17. Limiting unrelated outside commitments.
There is a real risk that CEOs will get distracted by outside activities not directly connected to the business, where they are in high demand and which often involve worthy community and social issues. Such activities consumed an average of almost 2% of the work time of the CEOs in our study. While CEOs should give back to their communities and play the role of business states people, they should carefully restrict the hours they personally spend on such activities and on participating in business groups. Though the CEO’s presence can be important, overseeing and managing such work does not require the CEO and can be delegated to direct reports, for whom it is motivational and provides professional development opportunities.
18. Finding time for directors.
All our CEOs understood the importance of spending time with their boards. In our study, interacting with directors accounted for 5% of CEOs’ total work time, or 41 hours a quarter, on average. But again, we saw significant variation: One CEO spent six hours with directors; another spent 165.

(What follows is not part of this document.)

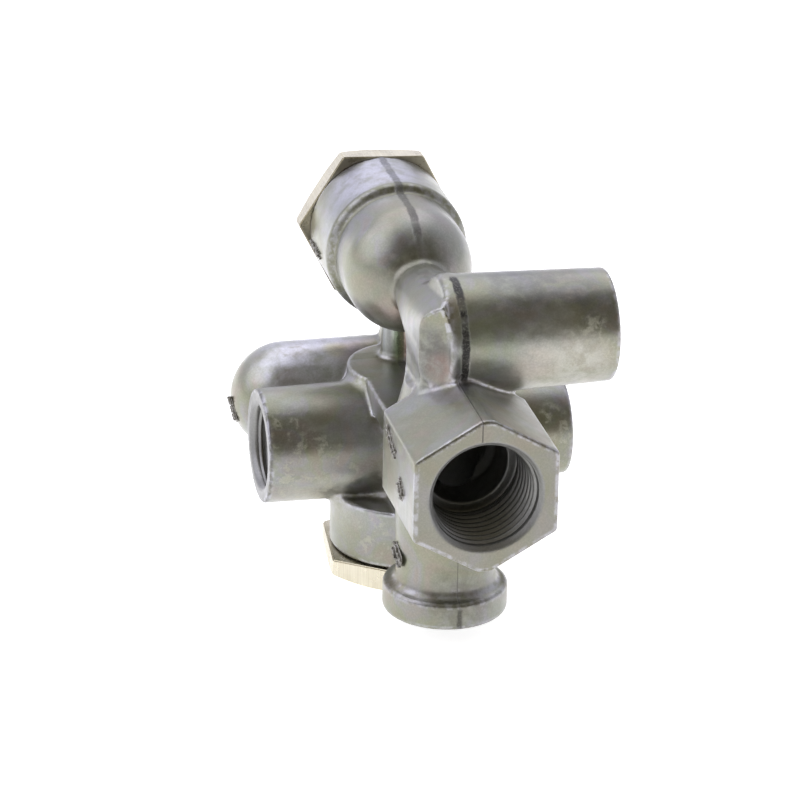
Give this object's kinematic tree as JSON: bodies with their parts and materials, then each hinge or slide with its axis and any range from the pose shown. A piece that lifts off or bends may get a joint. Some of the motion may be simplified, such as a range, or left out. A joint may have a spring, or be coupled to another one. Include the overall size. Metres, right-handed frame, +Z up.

A CEO must never forget that the board is his or her boss and that “managing up” is vital to success. However, that involves more than board meetings, committee meetings, and board retreats; CEOs must find time to build meaningful one-on-one relationships with individual directors. This is essential to take advantage of each board member’s particular expertise and perspective. At board meetings, it’s often not clear where each director is coming from, but that knowledge is crucial in crises and when dealing with controversial topics. CEOs also need to keep the directors well informed and engage with them between meetings through newsletters and updates. A common understanding and alignment with the board is important in periods of stress or market challenge.